Governor of Madras
- In office 23 August 1776 – 31 August 1777
- Preceded by: George Pigot
- Succeeded by: John Whitehill

Personal details
- Born: 1734
- Died: 20 March 1800 (aged 65–66)
- Spouse: Hester Eleanora
- Children: George Frederick Stratton John

= George Stratton (politician) =

British East India Company official & politician (1734–1800)

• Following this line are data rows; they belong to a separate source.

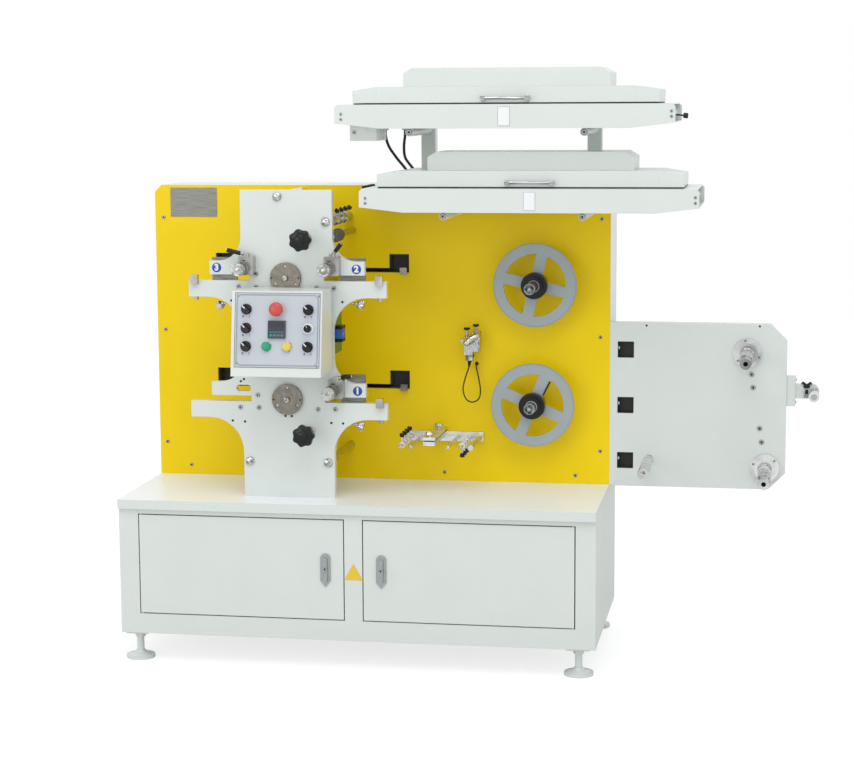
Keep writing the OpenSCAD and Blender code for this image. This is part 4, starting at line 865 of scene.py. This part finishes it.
# Rewind reels: sheet discs in satin grey enamel on moulded black hubs, on turned shafts.
reel_enamel = moulded("satin_grey_enamel", "#9aa3a6", "#a4acaf", 0.42, 2.0, 0.02)
coat(reel_enamel, "upper_reel", "lower_reel")
coat(black_abs, "upper_reel_hub", "lower_reel_hub")
coat(turned_steel, "reel_bearings")
for name, x, z, tip in (("upper", 1123, 1036, 210), ("lower", 1117, 695, 260)):
    rim, shaft, length = bmesh.new(), bmesh.new(), 308 - tip
    lathe(rim, front(x, 341, z), [(115.8, 0), (118.4, 0), (118.4, 0.8), (117.6, 1.5),
                                  (116.4, 1.2), (115.8, 0)], 120)
    make_piece(name + "_reel_rim", rim, reel_enamel, body=name + "_reel")
    lathe(shaft, front(x, 308, z),
          [(0, 0), (15.4, 0), (15.4, 5), (14.9, 5.4), (14.9, 6.6), (15.4, 7),
           (15.4, length - 15), (14.8, length - 14.5), (14.8, length - 12.5),
           (15.4, length - 12), (15.4, length - 2), (13.6, length), (4.4, length),
           (2.6, length - 2.4), (0, length - 2.4)], 48)
    make_piece(name + "_reel_shaft", shaft, turned_steel, body=name + "_reel")
# A thin black bar along one spoke of the lower reel is painted shade in a slit
shape = bmesh.new()
slit_line = facing((1147, 341, 724), Vector((20, 0, 39.5)).normalized(),
              Vector((-39.5, 0, 20)).normalized())
slab(shape, slit_line, box_loop(0, -2.4, 44.3, 2.4, 1.5, 3), -0.2, 3)
make_piece("reel_slit_shade", shape, black_abs, 0.5, "lower_reel")


# Web path: anodised aluminium guides on turned rods, with black caps on every thumb screw, and
# the edge sensor's nickel-plated body with its moulded caps and rubber strain relief.
anodised = machined("anodised_aluminium", "#cccfd0", "#eef0ef", 0.34, 1.5, (0.05, 1, 1))
sensor_steel = machined("milled_nickel_plated_brass", "#a7a9a7", "#d3d5d4", 0.27, 2.0, (1, 1, 0.4))
coat(sensor_steel, "web_sensor")
beam, rods, black = bmesh.new(), bmesh.new(), bmesh.new()
GUIDE_Z = 592
lying = facing((746, PANEL_FACE, GUIDE_Z))
slab(beam, lying, box_loop(0, -14, 223, 14, 1, 2), 0, 14)
slider = facing((826, 393, GUIDE_Z))
for v0, v1, back in ((3.5, 14.8, 0), (18, 27, -14)):
    slab(beam, slider, box_loop(0, v0, 34, v1, 1.5, 2), back, 195)
make_piece("guide_beam_and_slider", beam, anodised, 0.8, stands_for="web_guide")
slab(black, slider, box_loop(2, 13.9, 32, 18.3), -14, 192)
slab(black, lying, box_loop(196, -2.6, 217, -0.8), 13.9, 14.2)
for x, diameter, reach in ((761, 11, 200), (791, 10, 200), (896, 10, 200), (931, 11, 190),
                           (959, 17, 195)):
    r = diameter / 2
    lathe(rods, front(x, 394, GUIDE_Z),
          [(0, 0), (r + 2, 0), (r + 2, 6), (r, 6), (r, reach - 3), (r - 2, reach - 1),
           (2, reach - 1), (1.4, reach - 3), (0, reach - 3)], 36)
for k in range(4):
    thumb_collar(rods, black, (761, 225 + 40 * k, GUIDE_Z), 5.5, 9, 0)
for k in range(3):
    thumb_collar(rods, black, (931, 235 + 40 * k, GUIDE_Z), 5.5, 9, 180)
for y in (211, 368):
    lathe(rods, stand((843, y, 618), (0, 0, 1)),
          [(0, 0), (5.5, 0), (5.5, 4), (9, 5), (12, 7), (12, 13.4), (10.8, 15),
           (4, 15.4), (3.4, 14), (0, 14)], 44, 0.06, 11)
make_piece("guide_rods_and_collars", rods, bright_zinc)
make_piece("guide_thumb_caps", black, black_abs)
shape = bmesh.new()
for x, z in ((926, 904), (952, 914)):
    lathe(shape, stand((x, 364, z), (0, 0, 1)),
          [(0, 0), (5, 0), (9, 2.4), (9.4, 6), (8, 8), (0, 8.4)], 36, 0.07, 8.5)
lathe(shape, stand((934, 364, 819), (-2, 0, -18)), [(0, 0), (6.4, 0), (6.4, 4), (5.2, 5),
                                                   (3, 19), (2.4, 19.4), (0, 19.4)], 24)
lathe(shape, front(948, PANEL_FACE, 803),
      [(0, -0.5), (5.4, -0.5), (5.4, 2), (4, 4.5), (0, 4.6)], 24)
make_piece("sensor_caps", shape, black_abs)
caps("sensor_grip", [(934, 364, 829.4)], 12.8, 4.8, 30, (0, 0, 0), black_abs)
shape = bmesh.new()
lathe(shape, stand((957, 352, 893), (-30, -16, -24)),
      [(0, 0), (9.5, 0), (10, 1), (10, 18), (12.4, 19), (12.4, 27), (11, 28), (11, 38),
       (9, 40), (9, 46), (4, 46), (3.6, 43), (0, 43)], 36)
lathe(shape, stand((934, 364, 818), (0, 0, 1)),
      [(0, -0.6), (11, -0.6), (12.4, 0.8), (12.4, 12), (11.4, 13), (0, 13)], 36)
slab(shape, facing((960, 351, 845), (0, 1, 0)), box_loop(0, 0, 26, 44, 3, 3), 0, 3.5)
for x, z in ((926, 884), (952, 901)):
    lathe(shape, stand((x, 364, z), (0, 0, 1)),
          [(0, 0), (6.5, 0), (6.5, 4), (4.6, 5), (4.6, 9), (0, 9)], 24)
make_piece("sensor_barrel", shape, bright_steel)


# Side arm: a cast arm in pale enamel that carries two stepped spindles in screwed flanges, an
# idler, an edge guide, and three pockets lined in dark grey painted shade.
pocket_shade_finish = moulded("painted_pocket_shade", "#333432", "#3d3e3b", 0.6, 2.0)
coat(pale_enamel, "side_arm", "edge_rail")
# The chrome's dark and light rings are painted reflection
spindle_chrome = machined("chromed_spindle", "#7c8183", "#f0f1f1", 0.16, 7.0, (0.02, 1, 0.02))
coat(bright_zinc, "arm_bearings")
coat(spindle_chrome, "upper_spindle", "lower_spindle", "edge_guide")
FLANGE_FACE = 393
shape = bmesh.new()
lathe(shape, front(1443, FLANGE_FACE, 540),
      [(6.8, 0), (9, 0), (9, 24), (13.6, 25), (14.5, 26), (14.5, 242.4), (13, 244),
       (9, 244), (8.4, 242.6), (6.8, 242.6), (6.8, 0)], 48)
make_piece("idler_sleeve", shape, bright_zinc, body="idler_roller",
           stands_for="idler_roller")
# Each spindle's bore is a black disc of painted shade
for name, x, z in (("upper_spindle", 1716, 847), ("lower_spindle", 1769, 520)):
    shape = bmesh.new()
    lathe(shape, front(x, 175.4, z),
          [(0, 0), (6.4, 0), (6.4, 0.5), (0, 0.5)], 28)
    make_piece(name + "_bore", shape, hollow_shade, body=name)
    shape = bmesh.new()
    for low, high, radius in ((146, 149, 15.4), (157, 160, 15.4), (205, 209, 18.4),
                              (236, 239, 18.4), (300, 304, 18.4), (352, 358, 19.6)):
        lathe(shape, front(x, high, z),
              [(12, 0), (radius - 0.6, 0), (radius, 0.6), (radius, high - low - 0.6),
               (radius - 0.6, high - low), (12, high - low), (12, 0)], 48)
    make_piece(name + "_rings", shape, bright_steel, body=name)
shape = bmesh.new()
lathe(shape, front(1443, 153, 540),
      [(0, 0), (8.8, 0), (8.8, 3.2), (5, 3.8), (2.6, 3.8), (2.2, 2), (0, 2)], 32)
make_piece("idler_nose", shape, bright_steel, body="idler_roller")
shape = bmesh.new()
lathe(shape, stand((1881, 377, 737), (0, 0, 1)),
      [(0, 0), (4.6, 0), (4.6, 16), (9.6, 17), (9.6, 24.4), (8.6, 25.4), (0, 25.4)], 28)
for a in (-55, 55):
    turned = radians(a)
    lathe(shape, stand((1881, 377, 759), (sin(turned), 0, cos(turned))),
          [(0, 0), (4.6, 0), (5, 12), (4.4, 15.6), (2.6, 16.6), (0, 16.8)], 24)
make_piece("wing_knob", shape, black_abs)
POCKETS = 850, 691, 532
# The three pockets are lined with dark grey painted shade
shape = bmesh.new()
for z in POCKETS:
    pocket_lining(shape, box_loop(-23, -23, 23, 23, 1.5, 2), (1375, PANEL_FACE, z), 0.2, 32)
make_piece("pocket_shade_shells", shape, pocket_shade_finish)
screws("pocket_bolts", [(1353, 419, z + 4) for z in POCKETS], 4.6, 5,
       TO_RIGHT, 0.3, pale_enamel)
screws("arm_screws", [(x, PANEL_FACE, z) for x, z in (
    (1728, 785), (1733, 748), (1753, 632), (1759, 593))], 7.4, 3.4, socket=0.52)
screws("flange_screws", [(x + 34.5 * cos(radians(a)), FLANGE_FACE, z + 34.5 * sin(radians(a)))
                         for x, z, first in ((1716, 847, 100), (1769, 520, 40))
                         for a in (first, first + 120, first + 240)], 3.4, 2.6)
screws("rail_screws", [(1851, 421, z) for z in (707, 771)], 4, 3, TO_RIGHT, 0.45)
# The arm's holes are black discs of painted shade
shape = bmesh.new()
for x, z in ((1433, 919), (1749, 921)):
    lathe(shape, front(x, 407.2, z), [(3, 0), (3, 0.6), (2.2, 0.5), (0, 0.5)], 16)
make_piece("arm_holes", shape, hollow_shade)


# Dryers: folded trays and lids of pale enamelled sheet with flat lamp housings, polished
# chrome pull handles, bolts through the trays' ends and blank white plates on their fronts.
# The chrome's dark and light streaks are painted reflection
chrome_plate = machined("polished_chrome_plate", "#6e7071", "#d6d8d9", 0.12, 3.0, (0.05, 1, 1))
coat(pale_enamel, "dryer_posts", "terminal_box", "upper_tray", "upper_lid", "upper_lid_ends",
     "upper_lamp_housing", "lower_tray", "lower_lid", "lower_lid_ends", "lower_lamp_housing")
coat(chrome_plate, "upper_handle", "lower_handle")
TRAY_FACE = 65
screws("tray_bolts", [(x, TRAY_FACE, z) for x, z in (
    (630, 1518), (630, 1504), (1515.7, 1523), (1515.7, 1509), (694.6, 1292.6), (694.6, 1279),
    (1580.4, 1296.5), (1580.4, 1281.7))], 4, 2.6, socket=0.5)
screws("carrier_bolts", [(806, 125, 1468), (1281, 125, 1468), (903, 95, 1243), (1280, 95, 1243)],
       8.5, 6, socket=0.45)
terminal = [1000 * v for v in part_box("terminal_box")[0]]
screws("terminal_box_bolt", [(terminal[0] + 970, terminal[1] + MID_Y, 1468)], 5, 4, socket=0.5)
seal_rubber = moulded("black_silicone_seal", "#26282a", "#303234", 0.6, 1.5)
shape = bmesh.new()
for x, z in ((612, 1543), (677, 1318)):
    line_ring(shape, facing((x, 0, z), ACROSS, (0, 1, 0)), box_loop(45, 104.5, 869, 355.5), 5,
              -0.2, 3.4)
make_piece("lid_seals", shape, seal_rubber)
label_ink = moulded("pale_blue_printing_ink", "#a3aecb", "#adb8d4", 0.5, 1.0, 0.005)
white_film = moulded("white_polyester_label", "#e9ebea", "#f0f2f1", 0.45, 2.0, 0.005)
labels, frames = bmesh.new(), bmesh.new()
for x0, z0, x1, z1 in ((1054, 1484, 1090, 1538), (1123, 1259, 1158, 1312)):
    corner, w, h = facing((x0, TRAY_FACE, z0)), x1 - x0, z1 - z0
    slab(labels, corner, box_loop(0, 0, w, h, 1.5, 3), 0, 0.4)
    line_ring(frames, corner, box_loop(1.2, 1.2, w - 1.2, h - 1.2, 1.5, 3), 1.4, 0.3, 0.55)
make_piece("blank_tray_labels", labels, white_film)
make_piece("tray_label_frames", frames, label_ink)
shape = bmesh.new()
lathe(shape, stand((1526, 100, 1513), (1, 0, -0.1)),
      [(0, -1), (2.4, -1), (2.4, 19), (0, 19)], 20)
lathe(shape, stand((1545, 100, 1511), (1, 0, -0.1)),
      [(0, 0), (6.5, 0), (7.2, 1.5), (7.2, 11), (6, 12.6), (0, 12.8)], 36, 0.09, 6.8)
make_piece("tray_end_knob", shape, black_abs)


# Back: two service covers of thin pale sheet with rounded corners, screwed on all round, and
# rows of pressed louvres whose dark mouths are painted shade. The photograph doesn't show this
# side.
louvre, given = new_tree("pressed_louvres", [
    ("Length", "Float"), ("Bulge", "Float"), ("Turn", "Vector"), ("Finish", "Material")])
rib = add(louvre, "GeometryNodeMeshCylinder", values={"Vertices": 14},
          links={"Radius": given["Bulge"], "Depth": given["Length"]})
flat = add(louvre, "GeometryNodeTransform", values={"Scale": (1.9, 0.55, 1)},
           links={"Geometry": rib.outputs["Mesh"]})
close_tree(louvre, given, flat.outputs[0])

back_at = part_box("housing")[1][1] * 1000 + MID_Y
shape, screw_places, rib_places = bmesh.new(), [], []
for x0, z0, x1, z1 in ((60, 520, 1270, 1255), (60, 175, 1270, 415)):
    slab(shape, facing((x1, back_at, z0), (-1, 0, 0)),
         box_loop(0, 0, x1 - x0, z1 - z0, 12, 5), -0.5, 1.6)
    for k in range(6):
        x = x0 + 18 + k * (x1 - x0 - 36) / 5
        screw_places += [(x, back_at + 1.6, z0 + 16), (x, back_at + 1.6, z1 - 16)]
for z in (*range(1060, 1200, 20), *range(240, 350, 20)):
    rib_places += [(x, back_at + 1.8, z) for x in (280, 1050)]
make_piece("back_covers", shape, pale_enamel, 0.6)
screws("back_cover_screws", screw_places, 4.5, 2.2, (-pi / 2, 0, 0), 0.5)
# Each louvre's dark mouth below its rib is painted shade
for name, drop, bulge, finish in (("back_louvres", 0, 4.2, pale_enamel),
                                  ("back_louvre_mouths", 5.4, 2.6, hollow_shade)):
    repeat(name, louvre, [(x, y, z - drop) for x, y, z in rib_places],
           {"Length": 0.14, "Bulge": bulge / 1000, "Turn": TO_RIGHT,
            "Finish": finish})
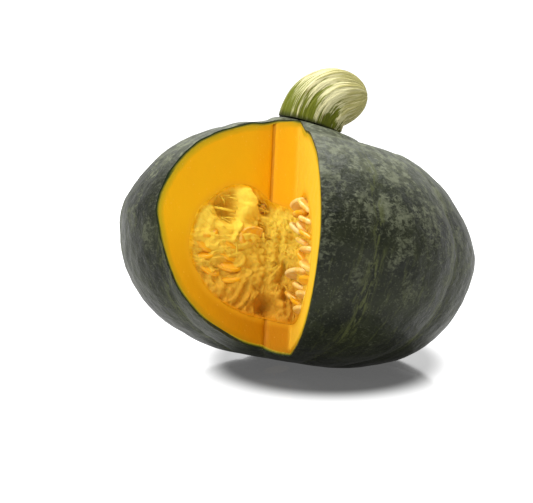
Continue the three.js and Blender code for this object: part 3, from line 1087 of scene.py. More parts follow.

George Stratton (c. 1734–1800) was an East India Company official and politician who sat in the House of Commons between 1778 and 1784.

==Early life==
Stratton was the eldest son of John Stratton and his wife Mary Houghton. His father was an official in the East India Company and served on the council of Madras. Stratton followed his father into the service of the East India Company and was appointed a writer on 31 Oct. 1750. He went to Fort St. George in 1751. In 1768 he married Hester Eleanora Light who had travelled out to India as cabin companion of Eliza Draper. Also in 1768 he became a member of the Governor's council at Madras.

==Controversy==
Stratton found himself thrown into the limelight by a conflict that arose between the council and the Governor of Madras. Lord Pigot had been governor at Fort St George from 1755 to 1762 when he had been demonstrably autocratic. In the early 1770s Pigot was in dispute with his superiors at the East India Company and the government, and being in financial difficulties wanted to return to India. He was appointed Governor of Madras again in 1775, and caused anger by announcing the restoration of the Raja of Tanjore, in direct contravention of a previous treaty which favoured the Nawab of Arcot. As the council were committed to the Nawab a violent dispute arose. Pigot tried to suspend the council, but the council in return arrested and imprisoned Pigot. Stratton and Sir Robert Fletcher were leaders in the council and Stratton became acting Governor from 23 August 1776 to 31 August 1777, while waiting for instructions from the company. Pigot then died in captivity on 11 May 1777: Stratton and his colleagues were accused of murder. The proceedings were dismissed but the officials were ordered back to England in 1778 by the general court of the East India Company.

==Parliamentary career==
Stratton sought the help of Lord Sandwich to find a seat in Parliament. He was returned as Member of Parliament for Callington after a contest at a by-election on 5 December 1778. He was unseated on 15 February 1779, but re-elected on 1 March.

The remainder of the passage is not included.